DATA TO PROCESS:
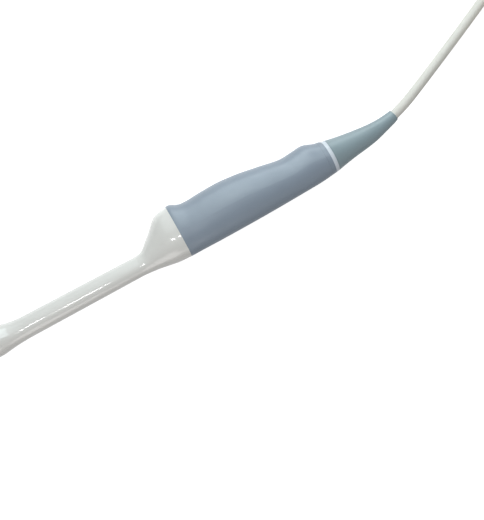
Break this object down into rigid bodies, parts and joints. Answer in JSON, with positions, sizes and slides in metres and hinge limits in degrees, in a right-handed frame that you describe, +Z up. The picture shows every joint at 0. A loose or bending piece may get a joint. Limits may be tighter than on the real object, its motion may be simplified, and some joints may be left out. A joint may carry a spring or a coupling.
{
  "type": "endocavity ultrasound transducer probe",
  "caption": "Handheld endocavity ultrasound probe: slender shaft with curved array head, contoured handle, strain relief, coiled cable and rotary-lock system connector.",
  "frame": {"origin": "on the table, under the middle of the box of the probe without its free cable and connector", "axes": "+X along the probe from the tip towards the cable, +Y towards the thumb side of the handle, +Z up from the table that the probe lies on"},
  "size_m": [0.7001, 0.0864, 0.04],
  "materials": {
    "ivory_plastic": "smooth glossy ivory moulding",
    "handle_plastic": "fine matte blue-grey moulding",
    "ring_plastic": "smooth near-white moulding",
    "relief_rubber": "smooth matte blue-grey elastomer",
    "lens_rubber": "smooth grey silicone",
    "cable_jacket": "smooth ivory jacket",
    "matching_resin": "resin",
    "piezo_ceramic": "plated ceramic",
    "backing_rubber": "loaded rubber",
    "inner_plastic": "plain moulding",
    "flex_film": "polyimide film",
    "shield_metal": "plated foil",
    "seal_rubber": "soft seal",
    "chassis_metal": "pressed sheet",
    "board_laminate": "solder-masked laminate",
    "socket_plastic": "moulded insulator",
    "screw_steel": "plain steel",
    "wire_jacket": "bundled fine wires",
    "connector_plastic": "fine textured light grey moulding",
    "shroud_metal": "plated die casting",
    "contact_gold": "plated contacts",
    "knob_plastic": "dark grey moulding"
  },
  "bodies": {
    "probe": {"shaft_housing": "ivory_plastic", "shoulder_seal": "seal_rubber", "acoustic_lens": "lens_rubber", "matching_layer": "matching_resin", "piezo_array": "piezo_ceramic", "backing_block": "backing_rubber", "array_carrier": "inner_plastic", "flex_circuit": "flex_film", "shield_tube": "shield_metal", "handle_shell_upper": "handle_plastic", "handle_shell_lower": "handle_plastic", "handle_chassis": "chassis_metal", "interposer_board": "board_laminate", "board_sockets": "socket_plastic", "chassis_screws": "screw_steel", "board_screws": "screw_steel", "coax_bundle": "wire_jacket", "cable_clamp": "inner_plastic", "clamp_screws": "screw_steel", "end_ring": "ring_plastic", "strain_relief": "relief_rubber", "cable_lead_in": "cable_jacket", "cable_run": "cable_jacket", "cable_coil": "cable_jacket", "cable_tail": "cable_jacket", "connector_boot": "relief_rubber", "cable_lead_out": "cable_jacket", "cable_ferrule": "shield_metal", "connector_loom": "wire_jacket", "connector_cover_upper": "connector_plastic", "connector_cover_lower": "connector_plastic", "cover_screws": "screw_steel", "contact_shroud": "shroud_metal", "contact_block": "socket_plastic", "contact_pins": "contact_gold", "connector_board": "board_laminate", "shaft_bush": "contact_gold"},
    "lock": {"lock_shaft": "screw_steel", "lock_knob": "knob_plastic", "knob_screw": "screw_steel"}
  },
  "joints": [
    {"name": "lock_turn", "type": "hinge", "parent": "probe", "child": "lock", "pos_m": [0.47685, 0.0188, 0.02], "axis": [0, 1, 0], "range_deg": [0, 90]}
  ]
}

--

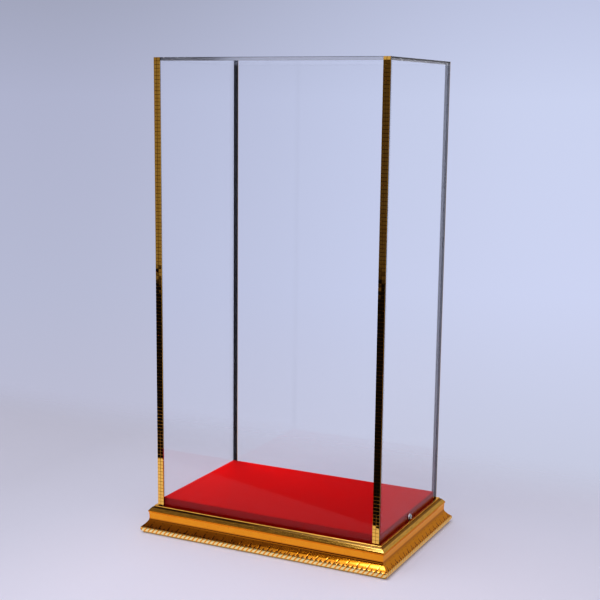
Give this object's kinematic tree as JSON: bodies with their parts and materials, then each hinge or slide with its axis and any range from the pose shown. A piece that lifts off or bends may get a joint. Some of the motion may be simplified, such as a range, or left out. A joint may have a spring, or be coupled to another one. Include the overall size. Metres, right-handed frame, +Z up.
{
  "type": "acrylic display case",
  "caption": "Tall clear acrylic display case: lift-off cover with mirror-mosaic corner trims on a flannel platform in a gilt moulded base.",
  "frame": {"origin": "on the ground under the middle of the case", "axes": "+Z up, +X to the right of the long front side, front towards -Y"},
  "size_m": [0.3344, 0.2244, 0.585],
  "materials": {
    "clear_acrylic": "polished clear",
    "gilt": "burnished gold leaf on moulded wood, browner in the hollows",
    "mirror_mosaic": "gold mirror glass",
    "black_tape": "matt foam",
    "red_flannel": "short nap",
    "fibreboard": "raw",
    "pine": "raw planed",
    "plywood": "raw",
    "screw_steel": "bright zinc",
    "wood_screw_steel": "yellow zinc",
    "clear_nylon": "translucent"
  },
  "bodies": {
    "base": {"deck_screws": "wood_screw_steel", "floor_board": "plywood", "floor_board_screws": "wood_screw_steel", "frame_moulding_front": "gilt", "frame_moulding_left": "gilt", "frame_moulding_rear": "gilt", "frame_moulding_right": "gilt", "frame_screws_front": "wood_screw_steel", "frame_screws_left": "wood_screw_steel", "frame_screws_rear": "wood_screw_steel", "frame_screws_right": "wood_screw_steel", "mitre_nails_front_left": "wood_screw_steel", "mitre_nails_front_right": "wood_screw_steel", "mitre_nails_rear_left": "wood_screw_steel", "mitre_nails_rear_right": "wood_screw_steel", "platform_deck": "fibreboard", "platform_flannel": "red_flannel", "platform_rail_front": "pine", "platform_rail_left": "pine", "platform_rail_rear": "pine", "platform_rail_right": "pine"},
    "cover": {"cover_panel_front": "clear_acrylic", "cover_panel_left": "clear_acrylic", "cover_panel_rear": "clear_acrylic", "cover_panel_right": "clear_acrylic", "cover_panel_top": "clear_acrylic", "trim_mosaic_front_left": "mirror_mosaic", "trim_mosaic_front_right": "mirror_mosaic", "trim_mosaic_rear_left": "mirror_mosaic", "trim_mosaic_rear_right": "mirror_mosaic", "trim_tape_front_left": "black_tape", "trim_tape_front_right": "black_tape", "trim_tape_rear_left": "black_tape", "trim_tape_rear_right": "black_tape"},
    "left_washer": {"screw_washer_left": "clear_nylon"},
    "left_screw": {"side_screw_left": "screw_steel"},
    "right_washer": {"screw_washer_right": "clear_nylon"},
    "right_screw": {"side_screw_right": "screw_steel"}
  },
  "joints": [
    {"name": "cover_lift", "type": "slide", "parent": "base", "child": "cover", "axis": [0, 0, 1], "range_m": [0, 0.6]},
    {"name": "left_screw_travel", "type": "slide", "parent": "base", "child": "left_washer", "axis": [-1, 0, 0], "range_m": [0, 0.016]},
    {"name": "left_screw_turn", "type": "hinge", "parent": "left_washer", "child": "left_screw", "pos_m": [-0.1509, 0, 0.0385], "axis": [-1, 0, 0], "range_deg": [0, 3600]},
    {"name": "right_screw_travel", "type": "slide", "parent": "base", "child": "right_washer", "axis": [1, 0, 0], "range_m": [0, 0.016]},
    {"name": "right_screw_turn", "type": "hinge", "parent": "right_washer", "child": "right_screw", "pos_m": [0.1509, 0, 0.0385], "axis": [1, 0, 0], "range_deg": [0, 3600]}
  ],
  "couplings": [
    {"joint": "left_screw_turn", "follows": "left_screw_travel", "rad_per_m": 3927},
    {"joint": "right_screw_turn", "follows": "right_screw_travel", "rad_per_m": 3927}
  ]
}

YOUR INSTRUCTIONS:
Report each line in the data that holds the word "handed".

TASK SOLUTION:
Break this object down into rigid bodies, parts and joints. Answer in JSON, with positions, sizes and slides in metres and hinge limits in degrees, in a right-handed frame that you describe, +Z up. The picture shows every joint at 0. A loose or bending piece may get a joint. Limits may be tighter than on the real object, its motion may be simplified, and some joints may be left out. A joint may carry a spring or a coupling.
Give this object's kinematic tree as JSON: bodies with their parts and materials, then each hinge or slide with its axis and any range from the pose shown. A piece that lifts off or bends may get a joint. Some of the motion may be simplified, such as a range, or left out. A joint may have a spring, or be coupled to another one. Include the overall size. Metres, right-handed frame, +Z up.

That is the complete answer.